Work to be completed: Copy each line below without leaving any out.

##############################

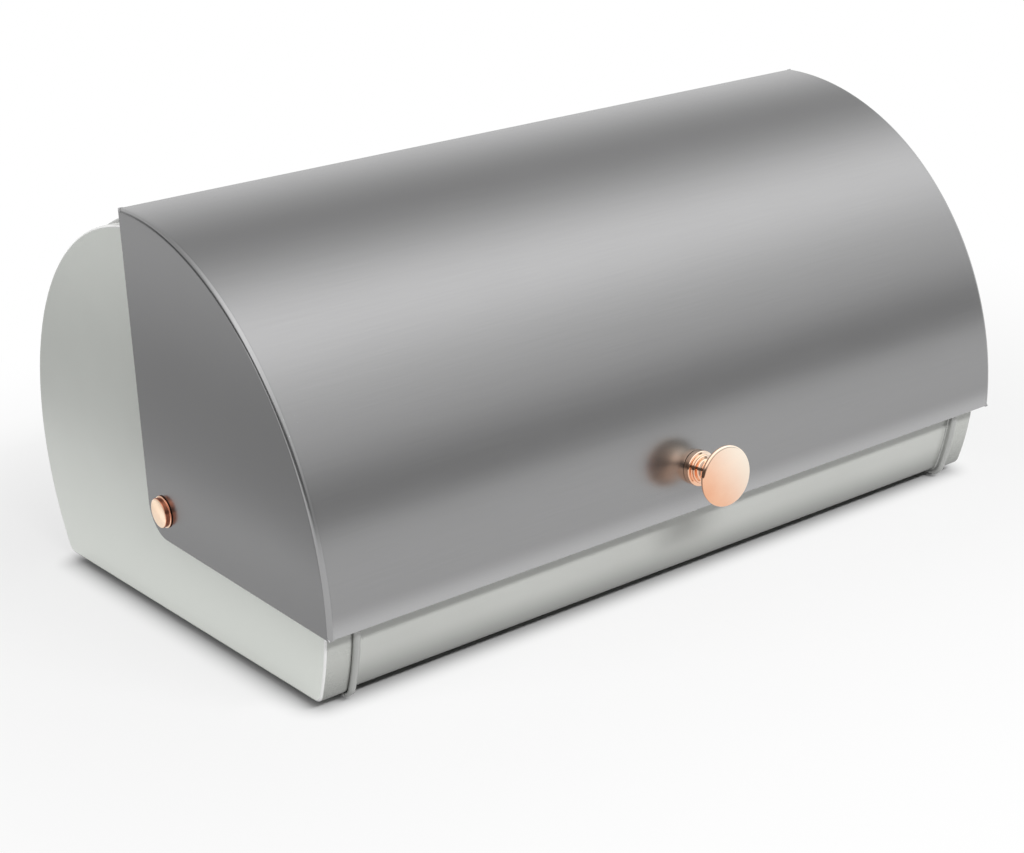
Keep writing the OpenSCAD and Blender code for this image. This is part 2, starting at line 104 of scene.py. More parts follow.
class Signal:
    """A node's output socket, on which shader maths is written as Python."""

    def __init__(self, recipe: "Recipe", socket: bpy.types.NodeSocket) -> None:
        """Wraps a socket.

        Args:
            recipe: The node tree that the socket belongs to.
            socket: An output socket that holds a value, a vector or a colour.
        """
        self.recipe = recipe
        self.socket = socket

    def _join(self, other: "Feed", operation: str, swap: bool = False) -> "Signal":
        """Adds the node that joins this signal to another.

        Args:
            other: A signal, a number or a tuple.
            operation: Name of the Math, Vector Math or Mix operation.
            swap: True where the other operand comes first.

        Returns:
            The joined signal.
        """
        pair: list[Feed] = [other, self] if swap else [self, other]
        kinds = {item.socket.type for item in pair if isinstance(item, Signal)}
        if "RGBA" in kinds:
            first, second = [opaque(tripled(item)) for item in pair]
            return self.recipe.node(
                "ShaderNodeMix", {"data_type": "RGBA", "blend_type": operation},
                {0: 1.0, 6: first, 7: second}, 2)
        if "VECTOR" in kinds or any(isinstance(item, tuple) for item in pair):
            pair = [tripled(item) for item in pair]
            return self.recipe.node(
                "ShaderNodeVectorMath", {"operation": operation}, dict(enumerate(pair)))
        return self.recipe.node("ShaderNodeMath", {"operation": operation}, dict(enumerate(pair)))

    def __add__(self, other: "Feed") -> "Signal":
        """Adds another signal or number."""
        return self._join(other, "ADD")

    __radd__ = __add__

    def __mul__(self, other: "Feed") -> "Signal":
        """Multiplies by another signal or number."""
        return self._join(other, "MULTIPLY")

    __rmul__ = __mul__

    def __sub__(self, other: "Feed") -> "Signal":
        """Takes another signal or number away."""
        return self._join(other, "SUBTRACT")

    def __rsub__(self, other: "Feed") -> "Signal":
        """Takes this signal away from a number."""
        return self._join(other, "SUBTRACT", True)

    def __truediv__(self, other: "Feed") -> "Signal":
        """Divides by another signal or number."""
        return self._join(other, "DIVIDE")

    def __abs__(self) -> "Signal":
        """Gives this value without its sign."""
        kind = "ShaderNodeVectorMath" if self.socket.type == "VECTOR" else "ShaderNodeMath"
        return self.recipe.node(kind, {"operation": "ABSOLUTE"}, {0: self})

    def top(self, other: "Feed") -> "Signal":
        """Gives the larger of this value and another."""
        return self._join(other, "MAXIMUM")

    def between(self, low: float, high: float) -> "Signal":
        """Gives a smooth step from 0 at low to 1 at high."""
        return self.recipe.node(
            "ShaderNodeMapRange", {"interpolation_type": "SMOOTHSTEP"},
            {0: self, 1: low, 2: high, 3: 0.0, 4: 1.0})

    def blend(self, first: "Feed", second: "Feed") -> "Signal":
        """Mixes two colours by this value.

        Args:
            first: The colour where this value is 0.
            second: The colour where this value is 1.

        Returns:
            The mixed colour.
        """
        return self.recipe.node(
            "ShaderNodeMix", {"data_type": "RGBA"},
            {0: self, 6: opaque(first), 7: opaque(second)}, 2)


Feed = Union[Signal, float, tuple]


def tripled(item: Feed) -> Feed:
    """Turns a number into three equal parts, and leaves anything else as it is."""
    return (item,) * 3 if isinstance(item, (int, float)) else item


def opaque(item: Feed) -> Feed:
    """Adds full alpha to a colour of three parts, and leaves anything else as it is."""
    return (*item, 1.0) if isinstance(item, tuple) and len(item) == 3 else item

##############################

Answer below:
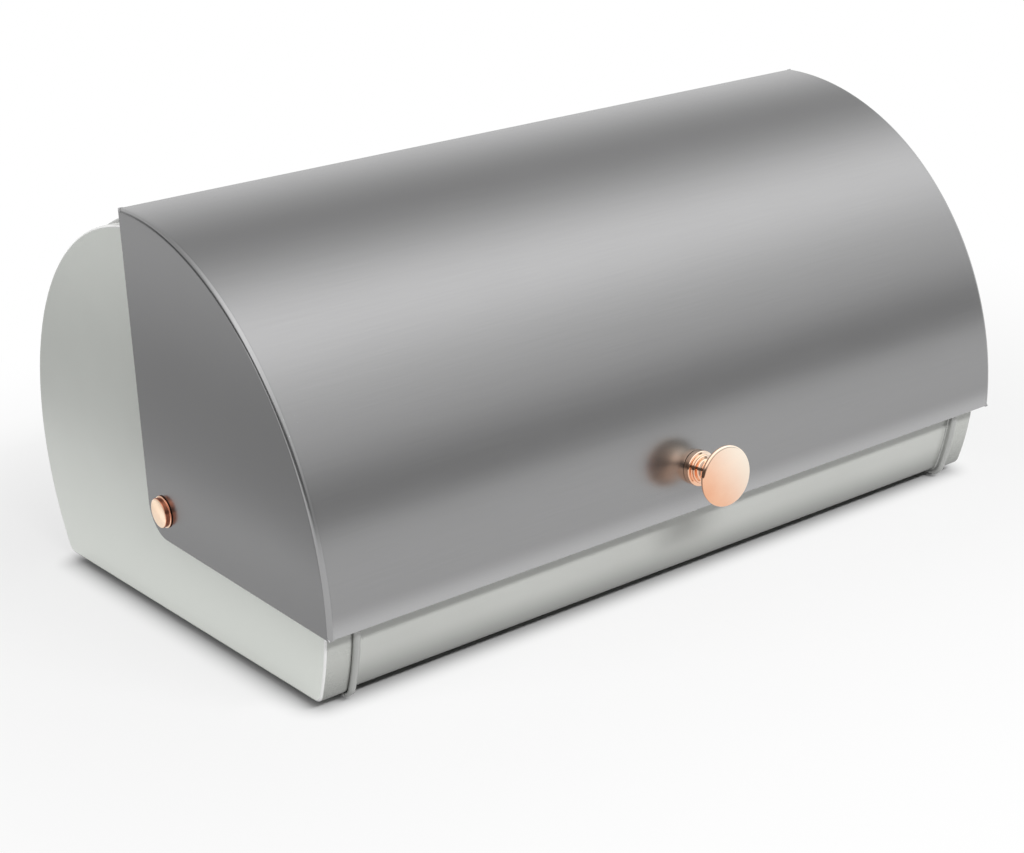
Keep writing the OpenSCAD and Blender code for this image. This is part 2, starting at line 104 of scene.py. More parts follow.
class Signal:
    """A node's output socket, on which shader maths is written as Python."""

    def __init__(self, recipe: "Recipe", socket: bpy.types.NodeSocket) -> None:
        """Wraps a socket.

        Args:
            recipe: The node tree that the socket belongs to.
            socket: An output socket that holds a value, a vector or a colour.
        """
        self.recipe = recipe
        self.socket = socket

    def _join(self, other: "Feed", operation: str, swap: bool = False) -> "Signal":
        """Adds the node that joins this signal to another.

        Args:
            other: A signal, a number or a tuple.
            operation: Name of the Math, Vector Math or Mix operation.
            swap: True where the other operand comes first.

        Returns:
            The joined signal.
        """
        pair: list[Feed] = [other, self] if swap else [self, other]
        kinds = {item.socket.type for item in pair if isinstance(item, Signal)}
        if "RGBA" in kinds:
            first, second = [opaque(tripled(item)) for item in pair]
            return self.recipe.node(
                "ShaderNodeMix", {"data_type": "RGBA", "blend_type": operation},
                {0: 1.0, 6: first, 7: second}, 2)
        if "VECTOR" in kinds or any(isinstance(item, tuple) for item in pair):
            pair = [tripled(item) for item in pair]
            return self.recipe.node(
                "ShaderNodeVectorMath", {"operation": operation}, dict(enumerate(pair)))
        return self.recipe.node("ShaderNodeMath", {"operation": operation}, dict(enumerate(pair)))

    def __add__(self, other: "Feed") -> "Signal":
        """Adds another signal or number."""
        return self._join(other, "ADD")

    __radd__ = __add__

    def __mul__(self, other: "Feed") -> "Signal":
        """Multiplies by another signal or number."""
        return self._join(other, "MULTIPLY")

    __rmul__ = __mul__

    def __sub__(self, other: "Feed") -> "Signal":
        """Takes another signal or number away."""
        return self._join(other, "SUBTRACT")

    def __rsub__(self, other: "Feed") -> "Signal":
        """Takes this signal away from a number."""
        return self._join(other, "SUBTRACT", True)

    def __truediv__(self, other: "Feed") -> "Signal":
        """Divides by another signal or number."""
        return self._join(other, "DIVIDE")

    def __abs__(self) -> "Signal":
        """Gives this value without its sign."""
        kind = "ShaderNodeVectorMath" if self.socket.type == "VECTOR" else "ShaderNodeMath"
        return self.recipe.node(kind, {"operation": "ABSOLUTE"}, {0: self})

    def top(self, other: "Feed") -> "Signal":
        """Gives the larger of this value and another."""
        return self._join(other, "MAXIMUM")

    def between(self, low: float, high: float) -> "Signal":
        """Gives a smooth step from 0 at low to 1 at high."""
        return self.recipe.node(
            "ShaderNodeMapRange", {"interpolation_type": "SMOOTHSTEP"},
            {0: self, 1: low, 2: high, 3: 0.0, 4: 1.0})

    def blend(self, first: "Feed", second: "Feed") -> "Signal":
        """Mixes two colours by this value.

        Args:
            first: The colour where this value is 0.
            second: The colour where this value is 1.

        Returns:
            The mixed colour.
        """
        return self.recipe.node(
            "ShaderNodeMix", {"data_type": "RGBA"},
            {0: self, 6: opaque(first), 7: opaque(second)}, 2)


Feed = Union[Signal, float, tuple]


def tripled(item: Feed) -> Feed:
    """Turns a number into three equal parts, and leaves anything else as it is."""
    return (item,) * 3 if isinstance(item, (int, float)) else item


def opaque(item: Feed) -> Feed:
    """Adds full alpha to a colour of three parts, and leaves anything else as it is."""
    return (*item, 1.0) if isinstance(item, tuple) and len(item) == 3 else item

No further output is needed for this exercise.